In the latter half of the Seventies, Stately became deeply immersed in the emerging punk rock music scene. He was a regular and occasional performer at Philadelphia's Hot Club and frequented NYC venues such as CBGB and Max's Kansas City, regularly sleeping on the couch of future recording-engineer superstar Bob Clearmountain while in New York. Manor was also slated to drum behind former Sex Pistol Sid Vicious on the Philly date of the latter's aborted "solo tour." Additionally, he wrote the liner notes for the aborted Cheetah Chrome debut solo album on Polish Records. (Stately did receive a 'Thank You' on that label's release "Siren" by Ronnie Spector.)

===Professional wrestling===
Manor later regained interest in a childhood hobby, professional wrestling, and was particularly drawn towards the "heel" (‘bad guy’) characters.

Manor eventually broke into the sport as a feature writer in 1984 and, in 1986, as a pro-heel columnist for Wrestling World magazine. Manor expanded into color commentating, managing grapplers, performing in-ring skits and ghostwriting wisecracks for the performers. Manor was a color commentator for the ECW promotion (in their pre-Extreme days). He is also the first American magazine writer to give international exposure to Sabu, Rey Misterio, Sean Waltman, John Cena, Sandman and Victoria/Tara (Lisa Marie Varon).
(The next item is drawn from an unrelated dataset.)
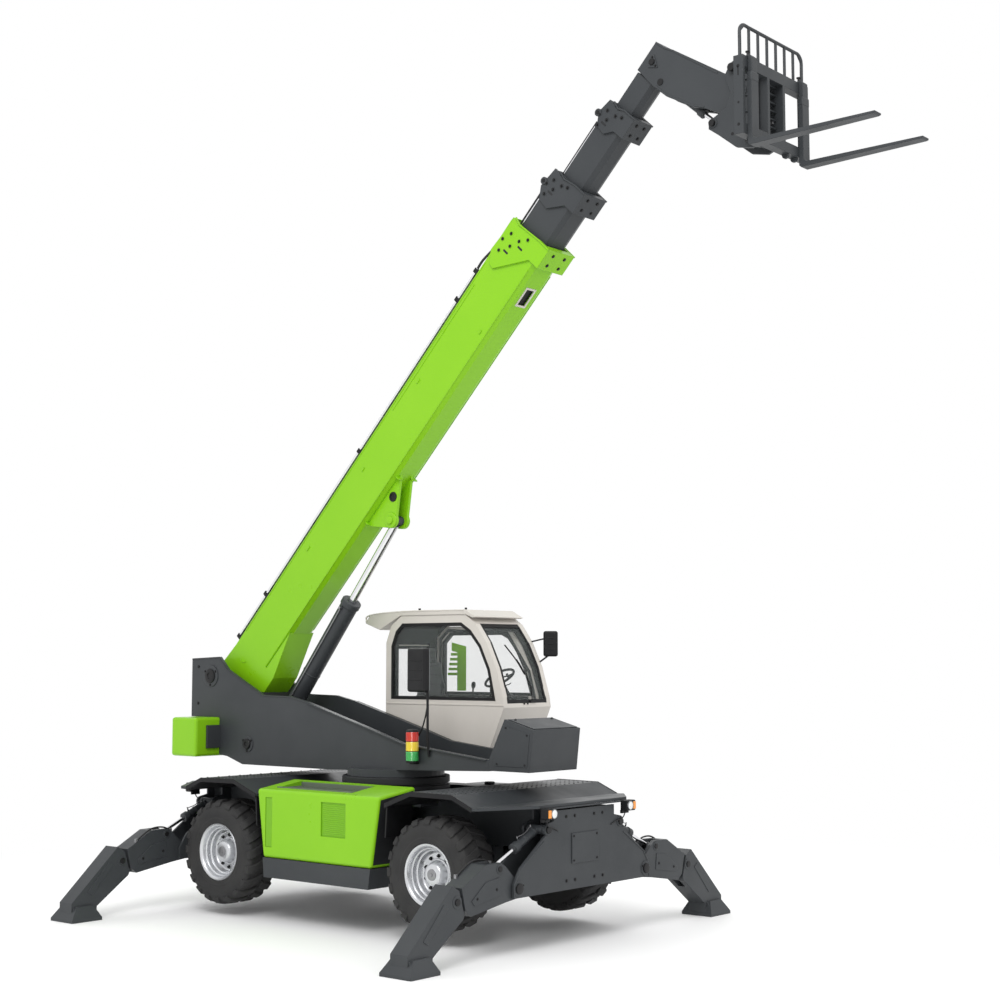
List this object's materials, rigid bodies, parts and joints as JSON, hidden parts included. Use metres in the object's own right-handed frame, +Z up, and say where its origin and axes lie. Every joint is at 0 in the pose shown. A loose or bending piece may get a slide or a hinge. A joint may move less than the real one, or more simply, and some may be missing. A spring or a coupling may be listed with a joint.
{
  "type": "rotating telehandler",
  "caption": "Rotating telescopic handler standing on its stabilisers, with a slewing turret and cab, a raised sectioned boom with a goose-neck nose, and pallet forks.",
  "frame": {"origin": "on the ground, at the middle of the bounding box's base", "axes": "+X forward, the way the boom and forks point; +Y to the machine's left, the cab's side; +Z up"},
  "size_m": [9.35, 5.22, 9.03],
  "materials": {
    "charcoal_paint": "satin charcoal paint",
    "lime_paint": "semi-gloss lime green paint",
    "dark_paint": "matt dark paint",
    "silver_paint": "silver wheel paint",
    "tyre_rubber": "matt black",
    "chrome": "polished",
    "cab_paint": "off-white paint",
    "seat_cloth": "dark cloth"
  },
  "bodies": {
    "chassis": {"chassis_frame": "charcoal_paint", "front_deck": "charcoal_paint", "rear_deck": "charcoal_paint", "front_axle": "charcoal_paint", "rear_axle": "charcoal_paint", "engine_cover": "lime_paint", "hydraulic_tank": "charcoal_paint", "engine_block": "dark_paint", "fuel_tank": "charcoal_paint", "slew_ring": "dark_paint"},
    "front_left_knuckle": {"front_left_knuckle": "dark_paint"},
    "front_left_wheel": {"front_left_wheel_rim": "silver_paint", "front_left_wheel_tyre": "tyre_rubber"},
    "front_right_knuckle": {"front_right_knuckle": "dark_paint"},
    "front_right_wheel": {"front_right_wheel_rim": "silver_paint", "front_right_wheel_tyre": "tyre_rubber"},
    "rear_left_knuckle": {"rear_left_knuckle": "dark_paint"},
    "rear_left_wheel": {"rear_left_wheel_rim": "silver_paint", "rear_left_wheel_tyre": "tyre_rubber"},
    "rear_right_knuckle": {"rear_right_knuckle": "dark_paint"},
    "rear_right_wheel": {"rear_right_wheel_rim": "silver_paint", "rear_right_wheel_tyre": "tyre_rubber"},
    "front_left_stabiliser_arm": {"front_left_stabiliser_arm": "charcoal_paint"},
    "front_left_stabiliser_leg": {"front_left_stabiliser_leg": "charcoal_paint"},
    "front_left_stabiliser_strut_barrel": {"front_left_stabiliser_strut_barrel": "charcoal_paint"},
    "front_left_stabiliser_strut_rod": {"front_left_stabiliser_strut_rod": "chrome"},
    "front_right_stabiliser_arm": {"front_right_stabiliser_arm": "charcoal_paint"},
    "front_right_stabiliser_leg": {"front_right_stabiliser_leg": "charcoal_paint"},
    "front_right_stabiliser_strut_barrel": {"front_right_stabiliser_strut_barrel": "charcoal_paint"},
    "front_right_stabiliser_strut_rod": {"front_right_stabiliser_strut_rod": "chrome"},
    "rear_left_stabiliser_arm": {"rear_left_stabiliser_arm": "charcoal_paint"},
    "rear_left_stabiliser_leg": {"rear_left_stabiliser_leg": "charcoal_paint"},
    "rear_left_stabiliser_strut_barrel": {"rear_left_stabiliser_strut_barrel": "charcoal_paint"},
    "rear_left_stabiliser_strut_rod": {"rear_left_stabiliser_strut_rod": "chrome"},
    "rear_right_stabiliser_arm": {"rear_right_stabiliser_arm": "charcoal_paint"},
    "rear_right_stabiliser_leg": {"rear_right_stabiliser_leg": "charcoal_paint"},
    "rear_right_stabiliser_strut_barrel": {"rear_right_stabiliser_strut_barrel": "charcoal_paint"},
    "rear_right_stabiliser_strut_rod": {"rear_right_stabiliser_strut_rod": "chrome"},
    "turret": {"turret_frame": "charcoal_paint", "counterweight": "lime_paint", "front_box": "charcoal_paint", "cab_shell": "cab_paint", "cab_roof": "cab_paint", "cab_seat": "seat_cloth", "cab_console": "dark_paint"},
    "cab_door": {"cab_door": "cab_paint"},
    "boom": {"boom_base": "lime_paint", "boom_service_tube": "chrome"},
    "boom_section_2": {"boom_section_2": "charcoal_paint"},
    "boom_section_3": {"boom_section_3": "charcoal_paint"},
    "boom_section_4": {"boom_section_4": "charcoal_paint"},
    "lift_barrel": {"lift_barrel": "charcoal_paint"},
    "lift_rod": {"lift_rod": "chrome"},
    "tilt_barrel": {"tilt_barrel": "charcoal_paint"},
    "tilt_rod": {"tilt_rod": "chrome"},
    "carriage": {"fork_carriage": "charcoal_paint", "fork_left": "charcoal_paint", "fork_right": "charcoal_paint"}
  },
  "joints": [
    {"name": "front_right_steer", "type": "hinge", "parent": "chassis", "child": "front_right_knuckle", "pos_m": [-0.02, -0.83, 0.693], "axis": [0, 0, 1], "range_deg": [-30, 30]},
    {"name": "front_right_wheel_spin", "type": "hinge", "parent": "front_right_knuckle", "child": "front_right_wheel", "pos_m": [-0.02, -0.9975, 0.693], "axis": [0, 1, 0], "continuous": true},
    {"name": "front_left_steer", "type": "hinge", "parent": "chassis", "child": "front_left_knuckle", "pos_m": [-0.02, 0.83, 0.693], "axis": [0, 0, 1], "range_deg": [-30, 30]},
    {"name": "front_left_wheel_spin", "type": "hinge", "parent": "front_left_knuckle", "child": "front_left_wheel", "pos_m": [-0.02, 0.9975, 0.693], "axis": [0, 1, 0], "continuous": true},
    {"name": "rear_right_steer", "type": "hinge", "parent": "chassis", "child": "rear_right_knuckle", "pos_m": [-3.19, -0.83, 0.693], "axis": [0, 0, 1], "range_deg": [-30, 30]},
    {"name": "rear_right_wheel_spin", "type": "hinge", "parent": "rear_right_knuckle", "child": "rear_right_wheel", "pos_m": [-3.19, -0.9975, 0.693], "axis": [0, 1, 0], "continuous": true},
    {"name": "rear_left_steer", "type": "hinge", "parent": "chassis", "child": "rear_left_knuckle", "pos_m": [-3.19, 0.83, 0.693], "axis": [0, 0, 1], "range_deg": [-30, 30]},
    {"name": "rear_left_wheel_spin", "type": "hinge", "parent": "rear_left_knuckle", "child": "rear_left_wheel", "pos_m": [-3.19, 0.9975, 0.693], "axis": [0, 1, 0], "continuous": true},
    {"name": "front_left_stabiliser_arm", "type": "hinge", "parent": "chassis", "child": "front_left_stabiliser_arm", "pos_m": [0.885, 1.05, 0.64], "axis": [1, 0, 0], "range_deg": [0, 60]},
    {"name": "front_left_stabiliser_leg", "type": "hinge", "parent": "front_left_stabiliser_arm", "child": "front_left_stabiliser_leg", "pos_m": [0.885, 1.865, 0.475], "axis": [1, 0, 0], "range_deg": [-120, 0]},
    {"name": "front_left_stabiliser_strut_swing", "type": "hinge", "parent": "chassis", "child": "front_left_stabiliser_strut_barrel", "pos_m": [0.885, 0.6, 1.16], "axis": [1, 0, 0], "range_deg": [-3, 1]},
    {"name": "front_left_stabiliser_strut_slide", "type": "slide", "parent": "front_left_stabiliser_strut_barrel", "child": "front_left_stabiliser_strut_rod", "axis": [0, 0.9097, -0.4153], "range_m": [-0.36, 0]},
    {"name": "front_right_stabiliser_arm", "type": "hinge", "parent": "chassis", "child": "front_right_stabiliser_arm", "pos_m": [0.885, -1.05, 0.64], "axis": [-1, 0, 0], "range_deg": [0, 60]},
    {"name": "front_right_stabiliser_leg", "type": "hinge", "parent": "front_right_stabiliser_arm", "child": "front_right_stabiliser_leg", "pos_m": [0.885, -1.865, 0.475], "axis": [-1, 0, 0], "range_deg": [-120, 0]},
    {"name": "front_right_stabiliser_strut_swing", "type": "hinge", "parent": "chassis", "child": "front_right_stabiliser_strut_barrel", "pos_m": [0.885, -0.6, 1.16], "axis": [-1, 0, 0], "range_deg": [-3, 1]},
    {"name": "front_right_stabiliser_strut_slide", "type": "slide", "parent": "front_right_stabiliser_strut_barrel", "child": "front_right_stabiliser_strut_rod", "axis": [0, -0.9097, -0.4153], "range_m": [-0.36, 0]},
    {"name": "rear_left_stabiliser_arm", "type": "hinge", "parent": "chassis", "child": "rear_left_stabiliser_arm", "pos_m": [-4.095, 1.05, 0.64], "axis": [1, 0, 0], "range_deg": [0, 60]},
    {"name": "rear_left_stabiliser_leg", "type": "hinge", "parent": "rear_left_stabiliser_arm", "child": "rear_left_stabiliser_leg", "pos_m": [-4.095, 1.865, 0.475], "axis": [1, 0, 0], "range_deg": [-120, 0]},
    {"name": "rear_left_stabiliser_strut_swing", "type": "hinge", "parent": "chassis", "child": "rear_left_stabiliser_strut_barrel", "pos_m": [-4.095, 0.6, 1.16], "axis": [1, 0, 0], "range_deg": [-3, 1]},
    {"name": "rear_left_stabiliser_strut_slide", "type": "slide", "parent": "rear_left_stabiliser_strut_barrel", "child": "rear_left_stabiliser_strut_rod", "axis": [0, 0.9097, -0.4153], "range_m": [-0.36, 0]},
    {"name": "rear_right_stabiliser_arm", "type": "hinge", "parent": "chassis", "child": "rear_right_stabiliser_arm", "pos_m": [-4.095, -1.05, 0.64], "axis": [-1, 0, 0], "range_deg": [0, 60]},
    {"name": "rear_right_stabiliser_leg", "type": "hinge", "parent": "rear_right_stabiliser_arm", "child": "rear_right_stabiliser_leg", "pos_m": [-4.095, -1.865, 0.475], "axis": [-1, 0, 0], "range_deg": [-120, 0]},
    {"name": "rear_right_stabiliser_strut_swing", "type": "hinge", "parent": "chassis", "child": "rear_right_stabiliser_strut_barrel", "pos_m": [-4.095, -0.6, 1.16], "axis": [-1, 0, 0], "range_deg": [-3, 1]},
    {"name": "rear_right_stabiliser_strut_slide", "type": "slide", "parent": "rear_right_stabiliser_strut_barrel", "child": "rear_right_stabiliser_strut_rod", "axis": [0, -0.9097, -0.4153], "range_m": [-0.36, 0]},
    {"name": "slew", "type": "hinge", "parent": "chassis", "child": "turret", "pos_m": [-1.605, 0, 1.55], "axis": [0, 0, 1], "continuous": true},
    {"name": "cab_door", "type": "hinge", "parent": "turret", "child": "cab_door", "pos_m": [-2.105, 1.285, 2.5], "axis": [0, 0, 1], "range_deg": [0, 100]},
    {"name": "boom_lift", "type": "hinge", "parent": "turret", "child": "boom", "pos_m": [-4.325, 0, 2.63], "axis": [0, -1, 0], "range_deg": [-44.5, 24]},
    {"name": "boom_extend", "type": "slide", "parent": "boom", "child": "boom_section_2", "axis": [0.6947, 0, 0.7193], "range_m": [-0.25, 4.6]},
    {"name": "boom_extend_3", "type": "slide", "parent": "boom_section_2", "child": "boom_section_3", "axis": [0.6947, 0, 0.7193], "range_m": [-0.25, 4.6]},
    {"name": "boom_extend_4", "type": "slide", "parent": "boom_section_3", "child": "boom_section_4", "axis": [0.6947, 0, 0.7193], "range_m": [-0.25, 4.6]},
    {"name": "lift_barrel_swing", "type": "hinge", "parent": "turret", "child": "lift_barrel", "pos_m": [-3.645, 0, 1.84], "axis": [0, -1, 0], "range_deg": [-46, 25]},
    {"name": "lift_rod_slide", "type": "slide", "parent": "lift_barrel", "child": "lift_rod", "axis": [0.6246, 0, 0.781], "range_m": [-0.8, 0.44]},
    {"name": "carriage_tilt", "type": "hinge", "parent": "boom_section_4", "child": "carriage", "pos_m": [3.065, 0, 8.28], "axis": [0, -1, 0], "range_deg": [-22, 45]},
    {"name": "tilt_barrel_swing", "type": "hinge", "parent": "boom_section_4", "child": "tilt_barrel", "pos_m": [2.115, 0, 8.6], "axis": [0, -1, 0], "range_deg": [-3, 3]},
    {"name": "tilt_rod_slide", "type": "slide", "parent": "tilt_barrel", "child": "tilt_rod", "axis": [0.7468, 0, -0.6651], "range_m": [-0.17, 0.31]}
  ],
  "couplings": [
    {"joint": "front_left_steer", "follows": "front_right_steer", "ratio": 1},
    {"joint": "rear_left_steer", "follows": "rear_right_steer", "ratio": 1},
    {"joint": "front_left_stabiliser_leg", "follows": "front_left_stabiliser_arm", "ratio": -1.83},
    {"joint": "front_left_stabiliser_strut_swing", "follows": "front_left_stabiliser_arm", "ratio": -0.02},
    {"joint": "front_left_stabiliser_strut_slide", "follows": "front_left_stabiliser_arm", "m_per_rad": -0.3},
    {"joint": "front_right_stabiliser_leg", "follows": "front_right_stabiliser_arm", "ratio": -1.83},
    {"joint": "front_right_stabiliser_strut_swing", "follows": "front_right_stabiliser_arm", "ratio": -0.02},
    {"joint": "front_right_stabiliser_strut_slide", "follows": "front_right_stabiliser_arm", "m_per_rad": -0.3},
    {"joint": "rear_left_stabiliser_leg", "follows": "rear_left_stabiliser_arm", "ratio": -1.83},
    {"joint": "rear_left_stabiliser_strut_swing", "follows": "rear_left_stabiliser_arm", "ratio": -0.02},
    {"joint": "rear_left_stabiliser_strut_slide", "follows": "rear_left_stabiliser_arm", "m_per_rad": -0.3},
    {"joint": "rear_right_stabiliser_leg", "follows": "rear_right_stabiliser_arm", "ratio": -1.83},
    {"joint": "rear_right_stabiliser_strut_swing", "follows": "rear_right_stabiliser_arm", "ratio": -0.02},
    {"joint": "rear_right_stabiliser_strut_slide", "follows": "rear_right_stabiliser_arm", "m_per_rad": -0.3},
    {"joint": "boom_extend_3", "follows": "boom_extend", "ratio": 1},
    {"joint": "boom_extend_4", "follows": "boom_extend", "ratio": 1},
    {"joint": "lift_barrel_swing", "follows": "boom_lift", "ratio": 1.01},
    {"joint": "lift_rod_slide", "follows": "boom_lift", "m_per_rad": 0.98},
    {"joint": "tilt_barrel_swing", "follows": "carriage_tilt", "ratio": -0.01},
    {"joint": "tilt_rod_slide", "follows": "carriage_tilt", "m_per_rad": 0.385}
  ]
}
During 1993, in the midst of his 17-year Wrestling World’ employment, Manor debuted a second villain-praising column in the British Power Slam. The combined consecutive tenures makes Manor the longest-running magazine columnist in pro wrestling history.

=== Movies Unlimited ===
While all of the above was allegedly happening, Manor worked full-time as an assistant manager at the Movies Unlimited retail store in Drexel Hill, PA.

==Other media==
===Print===
Stately takes on the general public via ‘’On Manor's Mind’’ rants for the alternative set, and rages about inane celebrities in his SNAPS—Suckas Needing A Pimp Slap—Of The Month column.

Stately is a long-time commentator on the "so-bad-they're-good" film genre, most notably as the author of the column "Manor on Movies." Established as one of the earliest ongoing series dedicated to the critical analysis and appreciation of low-budget and cult cinema, the column is syndicated across several platforms, including The Spinning Image. Stately is also currently developing a book-length project focused on the horror and science fiction subgenres within the category he classifies as "junkfilms."

Other journals that have carried Stately's work, under the Manor moniker or otherwise, include Inside Karate, Video Review, People (Australia), Filmfax, Tuber’s Voice (the originators of the term ‘couch potato’), Comic Release, Carbon 14, and Brutarian, to name a few. In addition, he has repeatedly scored ‘Dishonorable Mention’ in the annual international Bulwer-Lytton Fiction Contest, where the challenge is to compose the worst possible opening line for a novel.

===Radio and television===
In character, Manor has guested on radio programs throughout the US and Canada, including morning drive time shows in Philadelphia and New York City.

Manor was once booked on Sneak Previews Goes Video—an Eighties reworking of the popular movie-review program—to discuss wrestling videos, but the segment was red-lighted by PBS executives who considered the subject matter "too lowbrow."

===Video===
Stately can be heard providing color commentary on two volumes from the Pro Wrestling From Japan series, Bam Bam Bigelow And Friends, and Bruiser Brody Memorial, both featuring the American stars as they toured with the New Japan Pro-Wrestling promotion in the late Eighties. A few tapes of his work with primordial ECW were briefly marketed, as well. In July 2019 WWE Network made some of these extremely early ECW matches available in their Hidden Gems section.

== Personal life ==
Manor never moved out of his parents' house. He never married and was never known to be in a long-term relationship.